If `sinalpha=-(3)/(5)` and `alpha` lies in the third quadrant then find the value of `cos.(alpha)/(2)`

To solve the problem, we need to find the value of \(\cos\left(\frac{\alpha}{2}\right)\) given that \(\sin\alpha = -\frac{3}{5}\) and that \(\alpha\) lies in the third quadrant. ### Step 1: Understand the given information We know that: - \(\sin\alpha = -\frac{3}{5}\) - \(\alpha\) is in the third quadrant. ### Step 2: Draw a right triangle In the third quadrant, both sine and cosine are negative.
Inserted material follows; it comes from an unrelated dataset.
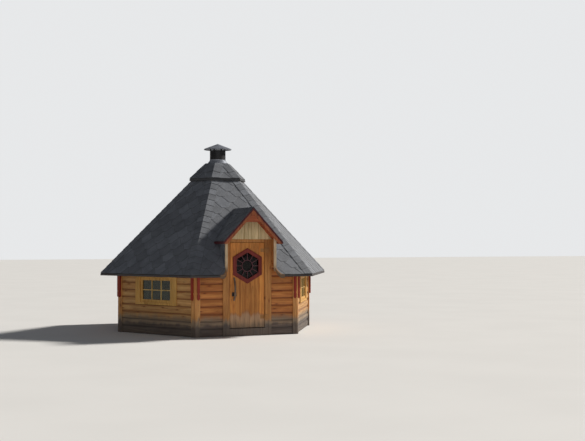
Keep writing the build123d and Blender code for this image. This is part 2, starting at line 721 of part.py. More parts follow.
# Chimney pipe, its collar, the hat and the straps that hold it
with BuildPart() as chimney_pipe:
    with BuildSketch(Plane.XY.offset(PIPE_BOTTOM)):
        Circle(PIPE_RADIUS)
        Circle(PIPE_RADIUS - PIPE_WALL, mode=Mode.SUBTRACT)
    extrude(amount=PIPE_TOP - PIPE_BOTTOM)
save(chimney_pipe, "chimney_pipe")

with BuildPart() as chimney_collar:
    with BuildSketch(Plane.XZ):
        with BuildLine():
            Polyline(
                (COLLAR_RADIUS, COWL_TOP_HEIGHT),
                (PIPE_RADIUS, COWL_TOP_HEIGHT),
                (PIPE_RADIUS, COWL_TOP_HEIGHT + COLLAR_HEIGHT + COLLAR_GRIP),
                (PIPE_RADIUS + PIPE_WALL, COWL_TOP_HEIGHT + COLLAR_HEIGHT + COLLAR_GRIP),
                (PIPE_RADIUS + PIPE_WALL, COWL_TOP_HEIGHT + COLLAR_HEIGHT),
                (COLLAR_RADIUS, COWL_TOP_HEIGHT + PIPE_WALL),
                close=True,
            )
        make_face()
    revolve(axis=Axis.Z)
save(chimney_collar, "chimney_collar")

with BuildPart() as chimney_hat:
    with BuildSketch(Plane.XZ):
        with BuildLine():
            Polyline(
                (0, HAT_APEX),
                (HAT_RADIUS, HAT_RIM + HAT_SKIRT),
                (HAT_RADIUS, HAT_RIM),
                (HAT_RADIUS - HAT_WALL, HAT_RIM),
                (HAT_RADIUS - HAT_WALL, HAT_RIM + HAT_SKIRT - HAT_WALL),
                (0, HAT_APEX - HAT_WALL),
                close=True,
            )
        make_face()
    revolve(axis=Axis.Z)
save(chimney_hat, "chimney_hat")

with BuildPart() as hat_straps:
    strut_inner = PIPE_RADIUS + STRUT_CLEARANCE
    strut_outer = PIPE_RADIUS + STRUT_THICKNESS
    strut_foot = PIPE_TOP - STRUT_GRIP
    strut_head = HAT_APEX - HAT_WALL - HAT_RISE * strut_outer - STRUT_CLEARANCE
    for index in range(STRUT_COUNT):
        turn = 45 + index * 360 / STRUT_COUNT
        with BuildSketch(section_plane(turn)):
            with BuildLine():
                Polyline(
                    (strut_inner, strut_foot),
                    (strut_outer, strut_foot),
                    (strut_outer, strut_head),
                    (strut_inner, strut_head),
                    close=True,
                )
            make_face()
        extrude(amount=STRUT_WIDTH / 2, both=True)
save(hat_straps, "hat_straps")

# Dormer roof: two slopes run back into the main roof
with BuildPart() as dormer_roof:
    inner_half = DORMER_HALF - EAVE_BOARD_THICKNESS
    with BuildSketch(Plane.XZ.offset(DORMER_BODY)):
        with BuildLine():
            Polyline(
                (0, DORMER_RIDGE),
                (inner_half, dormer_height(inner_half)),
                (inner_half, dormer_height(inner_half, DORMER_DROP)),
                (0, dormer_height(0, DORMER_DROP)),
            )
            mirror(about=Plane.YZ)
        make_face()
    extrude(amount=-DORMER_BODY)
    split(bisect_by=roof_plane(FRONT), keep=Keep.TOP)
save(dormer_roof, "dormer_roof")

with BuildPart() as dormer_eave_boards:
    with BuildSketch(Plane.XZ.offset(DORMER_BODY)):
        with BuildLine():
            Polyline(
                (DORMER_HALF, DORMER_EAVE),
                (DORMER_HALF, DORMER_EAVE - EAVE_BOARD_DEPTH),
                (inner_half, DORMER_EAVE - EAVE_BOARD_DEPTH),
                (inner_half, dormer_height(inner_half)),
                close=True,
            )
        make_face()
        mirror(about=Plane.YZ)
    extrude(amount=-DORMER_BODY)
    split(bisect_by=roof_plane(FRONT), keep=Keep.TOP)
save(dormer_eave_boards, "dormer_eave_boards")


def chevron(top_drop, depth):
    """Band under the dormer's slopes, as a pair of boards mitred at the ridge and cut level at the feet."""
    with BuildSketch() as band:
        with BuildLine():
            Polyline(
                (0, dormer_height(0, top_drop)),
                (DORMER_HALF, dormer_height(DORMER_HALF, top_drop)),
                (DORMER_HALF, dormer_height(DORMER_HALF, top_drop + depth)),
                (0, dormer_height(0, top_drop + depth)),
            )
            mirror(about=Plane.YZ)
        make_face()
        with Locations((0, DORMER_EAVE - EAVE_BOARD_DEPTH)):
            Rectangle(
                2 * DORMER_HALF, DORMER_RIDGE, align=(Align.CENTER, Align.MIN), mode=Mode.INTERSECT
            )
    return band.sketch


with BuildPart() as verge_boards:
    with BuildSketch(Plane.XZ.offset(DORMER_FRONT + VERGE_PROUD)):
        add(chevron(0, VERGE_DEPTH * SLOPE_STRETCH))
    extrude(amount=-VERGE_PROUD - BARGE_THICKNESS)
save(verge_boards, "verge_boards")

with BuildPart() as barge_boards:
    with BuildSketch(Plane.XZ.offset(DORMER_FRONT)):
        add(chevron(VERGE_DEPTH * SLOPE_STRETCH, BARGE_DEPTH * SLOPE_STRETCH))
    extrude(amount=-BARGE_THICKNESS)
save(barge_boards, "barge_boards")

# Gable panel on the door casing, set back under the dormer's overhang
with BuildPart() as gable_panel:
    with BuildSketch(face_plane(FRONT, WALL_FACE)):
        with BuildLine():
            Polyline(
                (-CASING_HALF, CASING_TOP),
                (CASING_HALF, CASING_TOP),
                (0, dormer_height(0, DORMER_DROP)),
                close=True,
            )
        make_face()
    extrude(amount=GABLE_THICKNESS)
save(gable_panel, "gable_panel")

# Side cheeks that line the cut, from under the main roof up to the dormer
with BuildPart() as dormer_cheeks:
    with BuildSketch(face_plane(FRONT, CHEEK_FRONT)):
        with GridLocations(2 * CASING_HALF + CHEEK_THICKNESS, 0, 2, 1):
            Rectangle(CHEEK_THICKNESS, APEX_HEIGHT, align=(Align.CENTER, Align.MIN))
        add(under_dormer(), mode=Mode.INTERSECT)
    extrude(amount=CUT_SHOULDER - CHEEK_FRONT)
    split(bisect_by=roof_plane(FRONT, ROOF_DROP), keep=Keep.TOP)
save(dormer_cheeks, "dormer_cheeks")

# Light strips: on the front of the cheeks, and round the corners of the cut to the eave
with BuildPart() as cut_edging:
    with BuildSketch(Plane.XY):
        with GridLocations(2 * (CUT_HALF + CUT_ROUND), 0, 2, 1):
            with Locations((0, -CHEEK_FRONT)):
                Circle(CUT_ROUND + TRIM_THICKNESS)
                Circle(CUT_ROUND, mode=Mode.SUBTRACT)
        with Locations((0, -CHEEK_FRONT)):
            Rectangle(
                2 * (CUT_HALF + CUT_ROUND), CUT_ROUND, align=(Align.CENTER, Align.MAX), mode=Mode.INTERSECT
            )
    extrude(amount=APEX_HEIGHT)
    split(bisect_by=roof_plane(FRONT, -TRIM_PROUD), keep=Keep.BOTTOM)
with BuildPart() as cut_trims:
    add(cut_edging.part)
    with BuildSketch(face_plane(FRONT, CHEEK_FRONT)):
        with GridLocations(2 * CUT_HALF - TRIM_WIDTH, 0, 2, 1):
            Rectangle(TRIM_WIDTH, APEX_HEIGHT, align=(Align.CENTER, Align.MIN))
        add(under_dormer(), mode=Mode.INTERSECT)
    extrude(amount=TRIM_THICKNESS)
    split(bisect_by=roof_plane(FRONT, ROOF_DROP), keep=Keep.TOP)
save(cut_trims, "cut_trims")

# Folded cap along the dormer's ridge
with BuildPart() as dormer_ridge_cap:
    cap_half = CAP_LEG / SLOPE_STRETCH
    cap_rise = CAP_THICKNESS * SLOPE_STRETCH
    with BuildSketch(Plane.XZ.offset(DORMER_BODY)):
        with BuildLine():
            Polyline(
                (0, DORMER_RIDGE),
                (cap_half, dormer_height(cap_half)),
                (cap_half, dormer_height(cap_half, -cap_rise)),
                (0, DORMER_RIDGE + cap_rise),
            )
            mirror(about=Plane.YZ)
        make_face()
    extrude(amount=-DORMER_BODY)
    split(bisect_by=roof_plane(FRONT), keep=Keep.TOP)
save(dormer_ridge_cap, "dormer_ridge_cap")
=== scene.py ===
"""Looks of a hexagonal log cabin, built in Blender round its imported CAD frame, in metres."""

import logging
import math
from dataclasses import dataclass
from enum import Enum
from typing import Callable, Iterable, Optional, Sequence, Union

import bmesh
import bpy
from mathutils import Matrix, Vector


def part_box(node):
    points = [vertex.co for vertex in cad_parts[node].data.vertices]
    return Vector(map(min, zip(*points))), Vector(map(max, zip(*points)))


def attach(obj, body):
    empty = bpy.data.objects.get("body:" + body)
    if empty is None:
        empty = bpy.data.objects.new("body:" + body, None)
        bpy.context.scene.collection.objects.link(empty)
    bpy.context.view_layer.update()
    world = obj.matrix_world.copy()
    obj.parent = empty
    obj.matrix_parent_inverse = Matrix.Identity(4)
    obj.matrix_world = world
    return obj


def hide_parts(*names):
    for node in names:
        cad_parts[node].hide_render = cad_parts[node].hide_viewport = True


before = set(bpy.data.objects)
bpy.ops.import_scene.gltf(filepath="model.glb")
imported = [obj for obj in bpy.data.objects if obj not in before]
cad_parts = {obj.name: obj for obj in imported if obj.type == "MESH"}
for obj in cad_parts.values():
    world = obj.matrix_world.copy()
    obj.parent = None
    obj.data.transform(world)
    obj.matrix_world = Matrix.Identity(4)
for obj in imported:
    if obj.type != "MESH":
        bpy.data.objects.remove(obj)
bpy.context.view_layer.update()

LOG = logging.getLogger("cabin")
Mesh = bpy.types.Mesh
Material = bpy.types.Material
Shape = bmesh.types.BMesh
Point = Sequence[float]
Colour = tuple[float, float, float]
ClipPlane = tuple[Vector, Vector]
Chooser = Callable[[Vector], Optional[list[list[ClipPlane]]]]
Value = Union["Signal", float, str, tuple]
Noise = tuple[float, float]
Streak = tuple[float, float, float]
Span = tuple[float, ...]

SIDES = 6
FACE_STEP = math.tau / SIDES
FRONT_AZIMUTH = -math.pi / 2
UP = Vector((0, 0, 1))
FORWARD = Vector((0, -1, 0))
LOG_COURSE = 0.133
ROOF_PITCH = math.radians(49.1)
DORMER_PITCH = math.radians(47.25)
BOARD_GAP = 0.0006
BOARD_CHAMFER = 0.004
WINDOW_AZIMUTHS = (FRONT_AZIMUTH - FACE_STEP, FRONT_AZIMUTH + FACE_STEP)
NOISE_SPREAD = (0.2, 0.8)
STRIP_EDGE = 0.5
SEED = 7
TONE_SEED = 11.0


class Body(Enum):
    """The moving bodies of the cabin."""

    CABIN = "cabin"
    DOOR = "door"


class Grain(Enum):
    """Which way a board's fibres run."""

    LEVEL = "level"
    UPRIGHT = "upright"
    OUTWARD = "outward"


def outward(azimuth: float) -> Vector:
    """Unit vector in plan at an azimuth in radians."""
    return Vector((math.cos(azimuth), math.sin(azimuth), 0.0))


def face_azimuths() -> list[float]:
    """Azimuths of the six faces, the front one first."""
    return [FRONT_AZIMUTH + FACE_STEP * i for i in range(SIDES)]


def times(colour: Colour, *factors: float) -> Colour:
    """Colour times one factor, or times one for each channel."""
    return tuple(c * f for c, f in zip(colour, factors * 3))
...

We can represent \(\sin\alpha\) as: \[ \sin\alpha = \frac{\text{opposite}}{\text{hypotenuse}} = \frac{-3}{5} \] This means that the opposite side (height) is -3 (negative because it's below the x-axis) and the hypotenuse is 5. ### Step 3: Use the Pythagorean theorem to find the adjacent side Using the Pythagorean theorem: \[ \text{hypotenuse}^2 = \text{opposite}^2 + \text{adjacent}^2 \] Substituting the known values: \[ 5^2 = (-3)^2 + \text{adjacent}^2 \] \[ 25 = 9 + \text{adjacent}^2 \] \[ \text{adjacent}^2 = 25 - 9 = 16 \] \[ \text{adjacent} = -4 \quad (\text{negative because it's in the third quadrant}) \] ### Step 4: Calculate \(\cos\alpha\) Now, we can find \(\cos\alpha\): \[ \cos\alpha = \frac{\text{adjacent}}{\text{hypotenuse}} = \frac{-4}{5} \] ### Step 5: Use the half-angle formula for cosine We know the half-angle formula: \[ \cos\left(\frac{\alpha}{2}\right) = \sqrt{\frac{1 + \cos\alpha}{2}} \] Substituting \(\cos\alpha = -\frac{4}{5}\): \[ \cos\left(\frac{\alpha}{2}\right) = \sqrt{\frac{1 - \frac{4}{5}}{2}} = \sqrt{\frac{\frac{1}{5}}{2}} = \sqrt{\frac{1}{10}} = \frac{1}{\sqrt{10}} \] ### Step 6: Determine the sign of \(\cos\left(\frac{\alpha}{2}\right)\) Since \(\alpha\) is in the third quadrant, \(\frac{\alpha}{2}\) will be in the second quadrant (as it ranges from \(\frac{\pi}{2}\) to \(\frac{3\pi}{4}\)). In the second quadrant, cosine is negative: \[ \cos\left(\frac{\alpha}{2}\right) = -\frac{1}{\sqrt{10}} \] ### Final Answer Thus, the value of \(\cos\left(\frac{\alpha}{2}\right)\) is: \[ \cos\left(\frac{\alpha}{2}\right) = -\frac{1}{\sqrt{10}} \]